One of the reasons for the upsurge in international-minded cinema is the pull of A-list talent. “Some of the biggest stars want to work with these directors from different parts of the world,” Lesher says. “That’s been a power source, where they can attract some of the best actors, which can then attract the financing.”
Picturehouse prexy Bob Berney, distributor of “Pan’s Labyrinth” and 2003 Oscar nominee “Y tu mama tambien,” says Globowood is “led by the talent. And the talent is not just working in Hollywood, they’re also going out and financing movies in other ways and in other countries.
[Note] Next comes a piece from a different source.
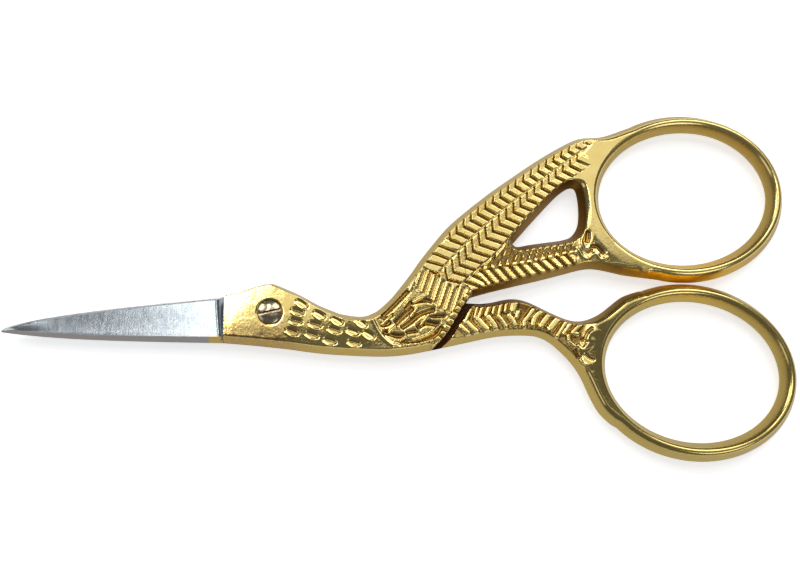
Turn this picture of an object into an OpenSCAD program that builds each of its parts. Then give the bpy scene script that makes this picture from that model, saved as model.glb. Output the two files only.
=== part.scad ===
// Stork embroidery scissors, lying flat with the blades closed.
// Two drop forged halves turn on one slotted screw through the stork's head. Every wall leans in from
// the parting plane, which lies halfway up, because a forging has to leave its dies.
// The front half carries the blade whose spine is below, the breast, the wing and the upper ring.
// The rear half carries the other blade, the layer behind the breast, the lower leg and the lower ring.
// Outlines are written in millimetres from the pivot, with +X towards the finger rings and +Z out of
// the front face. The whole part is then moved so that its origin is the middle of its underside.

/* [Blades] */
// Length of bare steel, from the tip to the edge of the plating
blade_len = 30; // [20:0.5:45]
// Height of a blade where the plating begins
blade_w = 6.5; // [5:0.1:7.5]
// Thickness of a blade at its spine
blade_t = 1.2; // [0.8:0.1:1.4]
// Thickness of a blade just behind its cutting edge
edge_t = 0.45; // [0.2:0.05:0.7]
// Width of the bevel that is ground along the cutting edge
bevel_w = 0.4; // [0.2:0.05:0.8]
// How far the rear blade's spine shows above the front blade
spine_show = 0.2; // [0.1:0.05:0.4]
// Width of a blade at its rounded tip
tip_w = 0.35; // [0.25:0.05:0.8]

/* [Pivot screw] */
// Diameter of the domed screw head
screw_head_d = 3.5; // [3:0.1:4.2]
// Height of the dome above the head's rim
dome_h = 0.5; // [0.3:0.05:0.8]
// Depth of the counterbore that the screw head sits in
seat_depth = 0.35; // [0.2:0.05:0.6]
// Diameter of the plain shoulder that the front half turns on
shoulder_d = 2; // [1.6:0.1:2.4]
// Diameter of the thread that holds in the rear half
thread_d = 1.8; // [1.2:0.1:2]
// Width of the screwdriver slot
slot_w = 0.45; // [0.3:0.05:0.7]
// Depth of the screwdriver slot below the top of the dome
slot_depth = 0.5; // [0.2:0.05:0.6]
// Radial clearance of the front half on the shoulder
turn_gap = 0.05; // [0.02:0.01:0.09]
// Radial clearance of the thread in the rear half
thread_gap = 0.02; // [0.01:0.01:0.05]

/* [Handles] */
// Thickness of the finger rings, which the scissors lie on
handle_t = 3.8; // [3.2:0.1:4.6]
// Lean of the forged walls away from the parting plane, in degrees
draft_angle = 26; // [15:1:30]
// Clearance between the two halves, face to face
layer_gap = 0.1; // [0.06:0.02:0.2]
// Width of the open slit between the breast and the lower leg
slit_w = 1.1; // [0.6:0.1:1.4]
// Clearance between the body and the layer of the rear half below it
step_gap = 0.5; // [0.3:0.05:0.8]

/* [Finger rings] */
// Length of the finger opening
opening_len = 26.8; // [24:0.5:30]
// Height of the finger opening
opening_h = 20.9; // [19:0.5:23]
// Width of the ring's bar at the parting plane
bar_w = 2.7; // [2.2:0.1:3.4]
// Distance from the pivot to the near end of both rings
reach = 46.2; // [45.6:0.1:46.6]
// Depth of the lower ring's centre below the pivot
lower_ring_drop = 7.15; // [6.5:0.05:7.8]
// Gap left between the two rings when the blades are closed
ring_gap = 0.2; // [0.1:0.05:0.5]
// Tilt of the upper ring's long axis, in degrees
upper_tilt = 9.5; // [6:0.5:12]
// Tilt of the lower ring's long axis, in degrees
lower_tilt = -5; // [-8:0.5:-2]

/* [Feathers] */
// How far feathers and scales stand out of the body
relief_h = 0.15; // [0.1:0.01:0.25]
// Length of one feather along its row
feather_pitch = 1.45; // [1.2:0.05:2]
// Half the width of a row of feathers on the wing
wing_row_w = 1.25; // [0.9:0.05:1.5]
// Half the width of a row of feathers on a leg
leg_row_w = 1.3; // [0.9:0.05:1.5]
// Width of one neck scale
scale_w = 1.8; // [1.2:0.1:2.2]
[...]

I think that pattern will continue to cross-pollinate.”
With international co-productions and slate-financing deals on the rise, it’s not surprising to come across a Mexican director making a movie in various countries with American stars, or a Hindi-language drama, shot in Sri Lanka, with financing from Canada and Hollywood.
“People don’t look at it as a risk now,” Deepa Mehta explains of her foreign-language nominee “Water,” which was financed in part by L.A.-based Echo Lake Prods. “In the past, if anything was outside the shores of North America, they looked at it as a risk.”
Continuing the trend, an upcoming Mehta project for Focus Features that toplines “Babel” star Cate Blanchett is fittingly set in both Manhattan and Korea.
“Not only is Hollywood more receptive to foreign directors making films here,” Lesher adds, “we’re also more receptive to the notion of making films on their own terms, but utilizing the best of the Hollywood system — the money, the distribution and the actors — while still maintaining their independence.”
“Children of Men” producer Hilary Shor holds up that Universal pic as a perfect example. “It’s a true polyglot,” she says. “It’s has all the quality that the best of a Hollywood studio can give you, and yet it was made in the U.K., with all their wonderful filmmaking talent, and this guy from Mexico (helmer Alfonso Cuaron, nommed for a writing and an editing Oscar) who really understands the views of the people on that screen.”
British Oscar nominee Paul Greengrass, director of the distinctly U.S. tale “United 93,” notes one of Hollywood’s chief strengths has been “its absolute willingness over decades to bring filmmakers in from Europe, and from elsewhere.”
“Whenever the world looks complex and threatening and ambiguous and dangerous, it seems to me that cinema really can flourish,” Greengrass adds. “And I think it would be natural at those times that you have a plurality of voices, and it’s one of those things that makes Hollywood continually vibrant.”
“Audiences are demanding additional perspectives from the movies that they see at the exact moment when we need them to do just that,” echoes Universal’s Linde.
While Greengrass says it’s not his Britishness that influenced his level-headed take on 9/11, but his “experience making films about physical violence,” other foreign-born directors embrace their distinct origins.
“A director’s nationality will always be with him or her,” says del Toro, who intends to continue working in Spanish and English. “They will always have a particular point of view that will reflect their idiosyncrasies.”
“The language of cinema is cinema itself: it doesn’t matter whether it is filmed in Spanish or English or French or Japanese,” helmer Cuaron wrote in a recent blog post for Britain’s Guardian newspaper. “The same goes for the people who make it. Yes, I’m a filmmaker from Mexico. But I also belong to the world.”
Or as Inarritu says, “I want to have my roots very deep, but my wings ready to fly without borders.”